• Problem description
Write out the lines from the top of the material through the line with "is at y = 0.", exactly and with nothing added.

"""

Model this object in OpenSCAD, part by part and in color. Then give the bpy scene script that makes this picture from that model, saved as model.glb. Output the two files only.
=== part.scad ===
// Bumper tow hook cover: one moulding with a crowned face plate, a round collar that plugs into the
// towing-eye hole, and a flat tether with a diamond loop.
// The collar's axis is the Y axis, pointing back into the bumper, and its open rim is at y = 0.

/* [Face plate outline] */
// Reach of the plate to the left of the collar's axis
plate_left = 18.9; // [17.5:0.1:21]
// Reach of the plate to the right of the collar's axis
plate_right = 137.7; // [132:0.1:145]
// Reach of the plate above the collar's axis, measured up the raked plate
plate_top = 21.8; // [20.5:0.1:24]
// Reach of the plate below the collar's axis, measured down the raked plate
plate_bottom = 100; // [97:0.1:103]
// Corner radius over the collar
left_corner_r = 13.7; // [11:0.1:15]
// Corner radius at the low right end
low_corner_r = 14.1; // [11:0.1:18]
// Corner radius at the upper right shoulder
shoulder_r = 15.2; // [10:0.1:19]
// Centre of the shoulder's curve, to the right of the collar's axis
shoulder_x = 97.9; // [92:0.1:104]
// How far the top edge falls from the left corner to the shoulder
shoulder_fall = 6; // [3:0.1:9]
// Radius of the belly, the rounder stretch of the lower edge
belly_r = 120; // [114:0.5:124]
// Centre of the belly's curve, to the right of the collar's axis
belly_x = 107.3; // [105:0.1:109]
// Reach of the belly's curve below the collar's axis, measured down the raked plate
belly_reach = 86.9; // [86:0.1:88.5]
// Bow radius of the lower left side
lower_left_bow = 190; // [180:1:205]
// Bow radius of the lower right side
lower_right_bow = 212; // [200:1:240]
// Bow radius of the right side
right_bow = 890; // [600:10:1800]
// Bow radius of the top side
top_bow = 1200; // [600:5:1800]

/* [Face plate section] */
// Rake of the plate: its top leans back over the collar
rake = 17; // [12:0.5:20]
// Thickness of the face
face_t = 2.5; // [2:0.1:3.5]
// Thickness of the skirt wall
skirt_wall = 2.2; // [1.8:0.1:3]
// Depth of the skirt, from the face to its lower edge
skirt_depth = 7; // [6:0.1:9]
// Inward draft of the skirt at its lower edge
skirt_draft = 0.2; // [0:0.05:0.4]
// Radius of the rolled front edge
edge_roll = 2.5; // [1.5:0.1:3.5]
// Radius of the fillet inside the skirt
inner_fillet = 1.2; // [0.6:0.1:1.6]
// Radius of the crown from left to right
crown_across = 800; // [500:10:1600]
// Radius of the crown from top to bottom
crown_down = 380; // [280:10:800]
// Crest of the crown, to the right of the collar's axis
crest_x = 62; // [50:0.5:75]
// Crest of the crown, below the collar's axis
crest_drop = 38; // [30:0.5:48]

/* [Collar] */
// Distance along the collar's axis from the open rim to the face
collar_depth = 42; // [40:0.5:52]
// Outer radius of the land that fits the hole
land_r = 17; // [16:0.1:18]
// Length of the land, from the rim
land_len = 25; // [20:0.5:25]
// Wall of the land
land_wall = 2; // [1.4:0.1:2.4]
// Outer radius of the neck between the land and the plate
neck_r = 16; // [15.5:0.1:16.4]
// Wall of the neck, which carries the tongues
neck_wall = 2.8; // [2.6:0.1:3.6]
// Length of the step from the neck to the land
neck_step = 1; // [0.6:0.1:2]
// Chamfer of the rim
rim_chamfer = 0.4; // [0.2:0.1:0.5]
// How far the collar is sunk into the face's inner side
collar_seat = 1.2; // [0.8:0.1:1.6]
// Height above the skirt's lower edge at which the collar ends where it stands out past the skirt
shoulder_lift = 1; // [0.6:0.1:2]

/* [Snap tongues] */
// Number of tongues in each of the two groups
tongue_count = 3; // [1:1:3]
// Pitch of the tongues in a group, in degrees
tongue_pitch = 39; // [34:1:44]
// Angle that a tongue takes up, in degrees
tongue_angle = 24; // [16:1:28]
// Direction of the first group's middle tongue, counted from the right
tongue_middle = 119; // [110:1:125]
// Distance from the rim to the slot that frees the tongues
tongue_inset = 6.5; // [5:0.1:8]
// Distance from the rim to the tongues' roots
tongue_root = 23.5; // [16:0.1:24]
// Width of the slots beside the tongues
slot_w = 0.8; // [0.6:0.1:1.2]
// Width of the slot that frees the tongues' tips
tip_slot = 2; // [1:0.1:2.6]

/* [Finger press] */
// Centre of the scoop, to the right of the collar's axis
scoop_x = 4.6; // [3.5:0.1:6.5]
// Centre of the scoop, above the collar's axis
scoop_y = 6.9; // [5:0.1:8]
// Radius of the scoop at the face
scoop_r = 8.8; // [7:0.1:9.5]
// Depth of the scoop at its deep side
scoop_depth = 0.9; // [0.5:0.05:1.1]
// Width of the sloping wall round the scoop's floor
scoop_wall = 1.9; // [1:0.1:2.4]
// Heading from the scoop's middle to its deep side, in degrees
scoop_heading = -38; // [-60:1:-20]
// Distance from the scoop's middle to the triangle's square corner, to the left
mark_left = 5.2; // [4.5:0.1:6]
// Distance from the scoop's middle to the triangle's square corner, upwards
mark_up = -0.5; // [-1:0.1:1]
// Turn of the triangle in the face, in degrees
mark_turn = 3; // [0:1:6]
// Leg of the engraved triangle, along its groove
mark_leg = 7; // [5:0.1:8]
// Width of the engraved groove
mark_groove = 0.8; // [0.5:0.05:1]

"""

• Exercise output
Model this object in OpenSCAD, part by part and in color. Then give the bpy scene script that makes this picture from that model, saved as model.glb. Output the two files only.
=== part.scad ===
// Bumper tow hook cover: one moulding with a crowned face plate, a round collar that plugs into the
// towing-eye hole, and a flat tether with a diamond loop.
// The collar's axis is the Y axis, pointing back into the bumper, and its open rim is at y = 0.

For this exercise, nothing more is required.